Une fête alors que les consignes de sécurité incitent à la prudence? Margarita Gingins et Imanol Atorrasagasti, codirecteurs de la manifestation, sont conscients du paradoxe. Ils ont d’ailleurs beaucoup hésité avant de confirmer la huitième édition de ce rendez-vous qui promeut le théâtre dans la cité. «Finalement, on a trouvé pertinent de résister et d’aller contre la frilosité», explique le duo, attablé à une terrasse de café. «Plus que jamais, les gens ont besoin de sortir et de se retrouver. Le théâtre, avec son intelligence joyeuse et joueuse, peut remplir ce rôle de levier de sensations et de pensée.»

De ce vendredi à dimanche, 16 scènes genevoises offrent des billets gratuits pour assister à leurs représentations et, en parallèle, des ateliers, des rencontres, des performances hors les murs et des conférences (en plein air et en marchant, covid oblige!) amènent un supplément de vie et de questionnement à la chose théâtrale. Parce qu’il faut tracer, toutes les activités de la Fête du théâtre nécessitent une inscription.

Lire l’avenir

Au menu des rendez-vous atypiques, les organisateurs citent La Clairvoyance, une rencontre imaginée par Yvette Borel, samedi, à 11h, au Théâtre Saint-Gervais. Après un exposé présentant sa technique de prédiction, la voyante propose, dès 14h, de tirer les cartes aux gens du théâtre et au public durant quinze minutes de rendez-vous personnalisé. «Retrouver la confiance dans un avenir qui chante est primordial», sourit Imanol Atorrasagasti.

La Fête du théatre en 2016: Jaja, tout sur le théâtre, le désir et la précarité

Le programmateur est aussi très sensible à l’atelier intitulé Observation, imagination, création. A 10h30, samedi, la comédienne et musicienne Sylvie Zahnd invite les participants à observer la ville depuis le dernier étage du Théâtre Saint-Gervais et à écrire librement à partir de ce pointage. «J’aime cette démarche, car elle résonne avec le confinement durant lequel les gens ont beaucoup regardé la vie à travers leurs fenêtres ou sur leur balcon. Notre espace géographique diminue? Il est temps d’approfondir la qualité du regard qu’on porte sur lui, de l’investir différemment», suggère le codirecteur.

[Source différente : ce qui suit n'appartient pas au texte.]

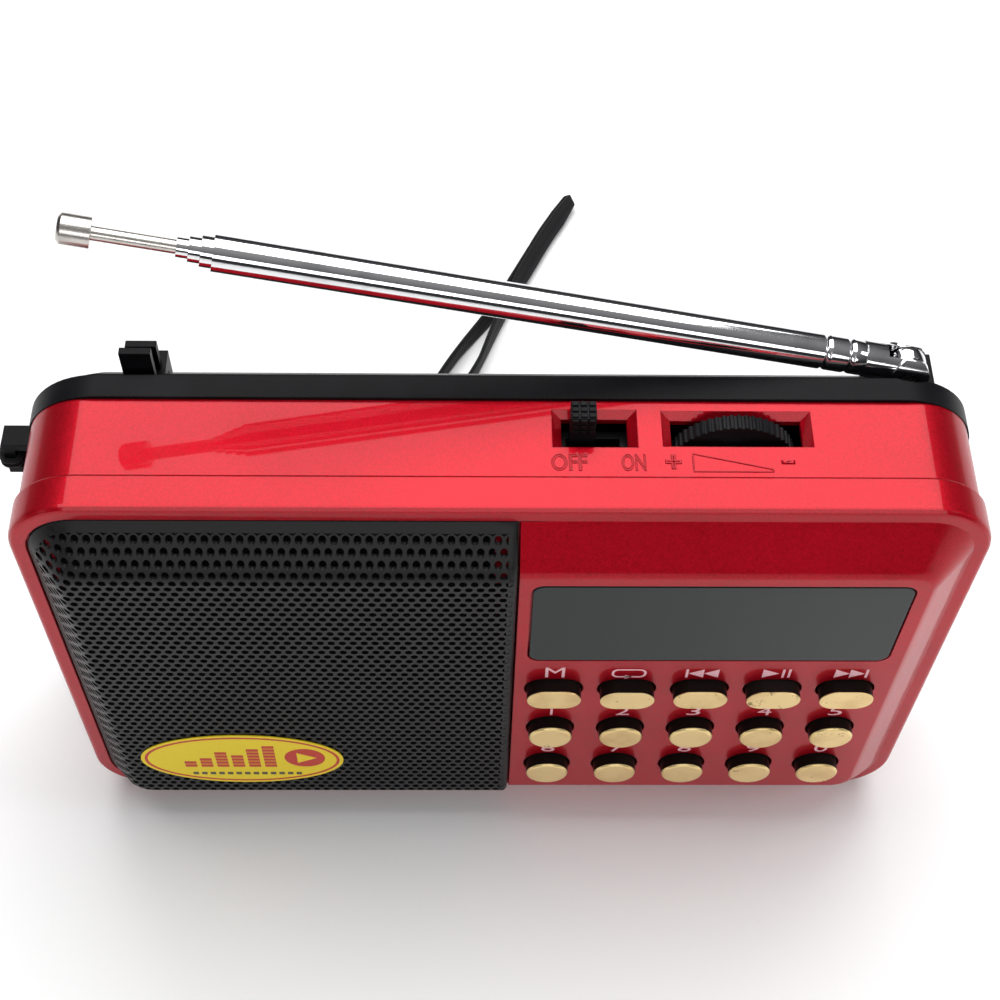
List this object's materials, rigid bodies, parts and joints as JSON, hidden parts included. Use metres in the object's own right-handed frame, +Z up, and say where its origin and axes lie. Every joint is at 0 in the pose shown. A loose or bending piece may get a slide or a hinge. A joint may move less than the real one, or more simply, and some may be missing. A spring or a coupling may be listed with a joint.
{
  "type": "pocket radio player",
  "caption": "Pocket radio and music player with a perforated speaker grille, a keypad, a display, a thumbwheel, a telescopic antenna and a wrist strap.",
  "frame": {"origin": "middle of the flat base, half way through the body's thickness", "axes": "+X to the right seen from the front, +Y towards the back, +Z up"},
  "size_m": [0.1242, 0.1281, 0.1017],
  "materials": {
    "red_shell": "metallic candy red lacquer over moulded plastic",
    "black_cover": "satin black moulded plastic",
    "grille": "black painted perforated steel",
    "felt": "thin black cloth",
    "steel": "plated sheet steel",
    "paper_cone": "black paper cone",
    "magnet": "ferrite with a plated cover",
    "board": "green solder resist",
    "dark_plastic": "black moulded plastic",
    "lens": "smoked clear plastic",
    "key_gold": "worn gold foil on black plastic",
    "chrome": "bright chrome plating",
    "battery_wrap": "printed shrink wrap",
    "brass": "gold plated contacts",
    "sticker": "glossy yellow label",
    "webbing": "black woven nylon"
  },
  "bodies": {
    "housing": {"front_shell": "red_shell", "back_cover": "black_cover", "speaker_grille": "grille", "grille_felt": "felt", "speaker_basket": "steel", "speaker_cone": "paper_cone", "speaker_magnet": "magnet", "main_board": "board", "tact_switches": "dark_plastic", "display_lens": "lens", "display_module": "dark_plastic", "slide_switch_body": "steel", "volume_pot_body": "steel", "battery_pack": "battery_wrap", "battery_contacts": "brass", "usb_socket": "steel", "card_socket": "steel", "headphone_jack": "dark_plastic", "charge_socket": "steel", "case_screws": "steel", "board_screws": "steel", "front_sticker": "sticker", "strap_cord": "webbing", "strap_connector": "dark_plastic", "strap_webbing": "webbing"},
    "battery_door": {"battery_door": "black_cover"},
    "switch_knob": {"slide_switch_knob": "dark_plastic"},
    "volume_wheel": {"volume_pot_shaft": "steel", "volume_wheel": "dark_plastic", "wheel_screw": "steel"},
    "antenna_base": {"antenna_swivel": "chrome", "antenna_screw": "steel"},
    "antenna_arm": {"antenna_clevis": "chrome", "antenna_pin": "chrome", "antenna_tube_1": "chrome"},
    "antenna_section_2": {"antenna_tube_2": "chrome"},
    "antenna_section_3": {"antenna_tube_3": "chrome"},
    "antenna_section_4": {"antenna_tube_4": "chrome"},
    "antenna_tip": {"antenna_rod": "chrome"},
    "key_mode": {"key_mode": "key_gold"},
    "key_repeat": {"key_repeat": "key_gold"},
    "key_previous": {"key_previous": "key_gold"},
    "key_play": {"key_play": "key_gold"},
    "key_next": {"key_next": "key_gold"},
    "key_1": {"key_1": "key_gold"},
    "key_2": {"key_2": "key_gold"},
    "key_3": {"key_3": "key_gold"},
    "key_4": {"key_4": "key_gold"},
    "key_5": {"key_5": "key_gold"},
    "key_6": {"key_6": "key_gold"},
    "key_7": {"key_7": "key_gold"},
    "key_8": {"key_8": "key_gold"},
    "key_9": {"key_9": "key_gold"},
    "key_0": {"key_0": "key_gold"}
  },
  "joints": [
    {"name": "key_mode_press", "type": "slide", "parent": "housing", "child": "key_mode", "axis": [0, 1, 0], "range_m": [0, 0.0006], "stiffness_N_per_m": 300, "springref_m": -0.001},
    {"name": "key_repeat_press", "type": "slide", "parent": "housing", "child": "key_repeat", "axis": [0, 1, 0], "range_m": [0, 0.0006], "stiffness_N_per_m": 300, "springref_m": -0.001},
    {"name": "key_previous_press", "type": "slide", "parent": "housing", "child": "key_previous", "axis": [0, 1, 0], "range_m": [0, 0.0006], "stiffness_N_per_m": 300, "springref_m": -0.001},
    {"name": "key_play_press", "type": "slide", "parent": "housing", "child": "key_play", "axis": [0, 1, 0], "range_m": [0, 0.0006], "stiffness_N_per_m": 300, "springref_m": -0.001},
    {"name": "key_next_press", "type": "slide", "parent": "housing", "child": "key_next", "axis": [0, 1, 0], "range_m": [0, 0.0006], "stiffness_N_per_m": 300, "springref_m": -0.001},
    {"name": "key_1_press", "type": "slide", "parent": "housing", "child": "key_1", "axis": [0, 1, 0], "range_m": [0, 0.0006], "stiffness_N_per_m": 300, "springref_m": -0.001},
    {"name": "key_2_press", "type": "slide", "parent": "housing", "child": "key_2", "axis": [0, 1, 0], "range_m": [0, 0.0006], "stiffness_N_per_m": 300, "springref_m": -0.001},
    {"name": "key_3_press", "type": "slide", "parent": "housing", "child": "key_3", "axis": [0, 1, 0], "range_m": [0, 0.0006], "stiffness_N_per_m": 300, "springref_m": -0.001},
    {"name": "key_4_press", "type": "slide", "parent": "housing", "child": "key_4", "axis": [0, 1, 0], "range_m": [0, 0.0006], "stiffness_N_per_m": 300, "springref_m": -0.001},
    {"name": "key_5_press", "type": "slide", "parent": "housing", "child": "key_5", "axis": [0, 1, 0], "range_m": [0, 0.0006], "stiffness_N_per_m": 300, "springref_m": -0.001},
    {"name": "key_6_press", "type": "slide", "parent": "housing", "child": "key_6", "axis": [0, 1, 0], "range_m": [0, 0.0006], "stiffness_N_per_m": 300, "springref_m": -0.001},
    {"name": "key_7_press", "type": "slide", "parent": "housing", "child": "key_7", "axis": [0, 1, 0], "range_m": [0, 0.0006], "stiffness_N_per_m": 300, "springref_m": -0.001},
    {"name": "key_8_press", "type": "slide", "parent": "housing", "child": "key_8", "axis": [0, 1, 0], "range_m": [0, 0.0006], "stiffness_N_per_m": 300, "springref_m": -0.001},
    {"name": "key_9_press", "type": "slide", "parent": "housing", "child": "key_9", "axis": [0, 1, 0], "range_m": [0, 0.0006], "stiffness_N_per_m": 300, "springref_m": -0.001},
    {"name": "key_0_press", "type": "slide", "parent": "housing", "child": "key_0", "axis": [0, 1, 0], "range_m": [0, 0.0006], "stiffness_N_per_m": 300, "springref_m": -0.001},
    {"name": "switch_slide", "type": "slide", "parent": "housing", "child": "switch_knob", "axis": [1, 0, 0], "range_m": [0, 0.003]},
    {"name": "volume_turn", "type": "hinge", "parent": "housing", "child": "volume_wheel", "pos_m": [0.0287, 0.00045, 0.0707], "axis": [0, 1, 0], "range_deg": [-140, 140]},
    {"name": "antenna_swivel_turn", "type": "hinge", "parent": "housing", "child": "antenna_base", "pos_m": [0.0514, 0.0118, 0.0755], "axis": [0, 0, -1], "range_deg": [0, 180]},
    {"name": "antenna_lift", "type": "hinge", "parent": "antenna_base", "child": "antenna_arm", "pos_m": [0.0514, 0.0118, 0.0755], "axis": [0, 1, 0], "range_deg": [-13.4, 76.6]},
    {"name": "antenna_slide_1", "type": "slide", "parent": "antenna_arm", "child": "antenna_section_2", "axis": [-0.9728, 0, 0.2317], "range_m": [0, 0.06]},
    {"name": "antenna_slide_2", "type": "slide", "parent": "antenna_section_2", "child": "antenna_section_3", "axis": [-0.9728, 0, 0.2317], "range_m": [0, 0.06]},
    {"name": "antenna_slide_3", "type": "slide", "parent": "antenna_section_3", "child": "antenna_section_4", "axis": [-0.9728, 0, 0.2317], "range_m": [0, 0.06]},
    {"name": "antenna_slide_4", "type": "slide", "parent": "antenna_section_4", "child": "antenna_tip", "axis": [-0.9728, 0, 0.2317], "range_m": [0, 0.06]},
    {"name": "battery_door_slide", "type": "slide", "parent": "housing", "child": "battery_door", "axis": [0, 0, -1], "range_m": [0, 0.04]}
  ]
}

La ville en fauteuil roulant

De son côté, Margarita Gingins s’emballe pour un projet plus remuant. Un parcours en fauteuil roulant destiné à faire l’expérience du handicap en milieu urbain. Les 25 courageux qui participeront à cette Mission Roosevelt, organisée par la compagnie Tony Clifton Circus, à 10h et à 15h, samedi, auront des tâches à accomplir – aller acheter une boisson dans un supermarché, faire un match, se mesurer à travers une course, etc. –, de sorte à réaliser à quel point la ville n’est pas «fauteuil friendly».

«Je ne suis pas sportive et je redoutais le challenge», témoigne la co-directrice qui a tenté l’expérience à Lyon. «En réalité, le moment est très joueur, pas du tout moralisateur et les interventions des comédiens amènent la part théâtrale de l’aventure.» Toute cette semaine, des élèves du canton ont relevé ce défi, frappant les organisateurs par «leur naturel et leur facilité à négocier les obstacles de la chaussée».

Les marionnettes en vitrines

A l’enseigne des événements hors les murs, on peut aussi découvrir ou redécouvrir, samedi, le parcours des vitrines consacrées au Théâtre des marionnettes de Genève, qui a fêté ses 90 ans l’an dernier. La visite des quatre vitrines commence à 13h à l’Institut Jaques-Dalcroze et dure deux heures, car chaque étape est documentée et accompagnée d’un happening théâtral, marionnettique ou musical. Mais il n’est pas obligatoire de faire l’ensemble du parcours, précise le programme.

Vous cherchez des nourritures spirituelles? La manifestation propose six conférences en plein air et en marchant. Il y sera notamment question de la pédagogie des opprimés, des femmes étoiles d’un peuple indigène argentin ou de l’amour du passé animant l’auteur et metteur en scène Dominique Ziegler. Nombre de ces conférences sont déjà complètes, les Genevois aiment l’érudition.

La force de l’impro

«Ah oui, je veux encore relever un rendez-vous qui me tient à cœur», glisse Margarita à l’heure du dessert. «Le festival d’improvisation qui va se tenir tout le dimanche au Douze dix-huit, la scène du Grand-Saconnex. Je trouve dommage que cette discipline soit toujours le parent pauvre du théâtre alors qu’elle demande une immense technique et qu’elle bénéficie d’un public fidèle et fervent.» Les ateliers pour adultes, pour enfants et les spectacles déjà presque complets confirment cet engouement.


La Fête du théâtre, du 9 au 11 octobre, Genève.